Working your legs via running and through weights in consecutive days will drain its glycogen, its fuel. That may not do much damage if done once or twice. But making a habit out of it will surely affect you negatively.
Increase in Injuries
Not giving your muscles enough time to recuperate between workouts piles up the strains and damages naturally developed when training. This is what makes your muscles tired and sore.
Over time, these little wear and tear in your muscles will become a much bigger deal.
Cardio After Leg Day
Again, it is important to point out that doing two workouts on the legs consecutively drains the glycogen out of them. But if you have to do it, it’s better to do what you prioritize more first.
If you prioritize cardio, do that ahead of leg workouts, and vice versa. Just make sure that when you do the second workout, do it less intense than normal.
Your glycogen levels already dipped in the first activity. Don’t push your body to the breaking point and harm it by overtraining.

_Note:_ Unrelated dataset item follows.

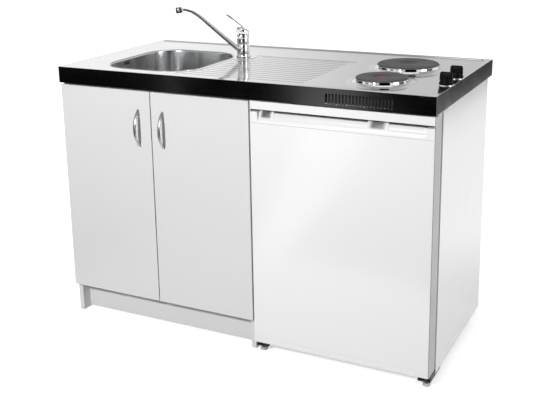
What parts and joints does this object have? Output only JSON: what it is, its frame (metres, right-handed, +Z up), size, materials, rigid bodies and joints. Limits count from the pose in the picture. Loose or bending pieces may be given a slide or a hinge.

However, there are cardio exercises that do not put much strain on your legs. They are called low-impact cardio exercises.
Low-impact cardio exercises don’t put too much biomechanical stress on the body because they don’t involve landing, jumping, or running. At the same time, they still put a strain on the body’s cardiorespiratory system. They still work your heart and lungs.
These exercises include the following:
- Long-distance cycling (still works the legs but with less impact)
The Final Word
It is not suggested to overwork your muscles. So avoiding running or other cardio exercises that involve too many leg muscles before leg day is a good idea.
However, you can still do cardio before or after a strenuous leg workout if the cardio doesn’t strain your legs too much. As was repeatedly mentioned above, balance is an important aspect of health and fitness. And this balance involves moderation.
You don’t want to concentrate on or overwork just one part of your body. For the best effect, give your body time to rest and improve for your next workout session!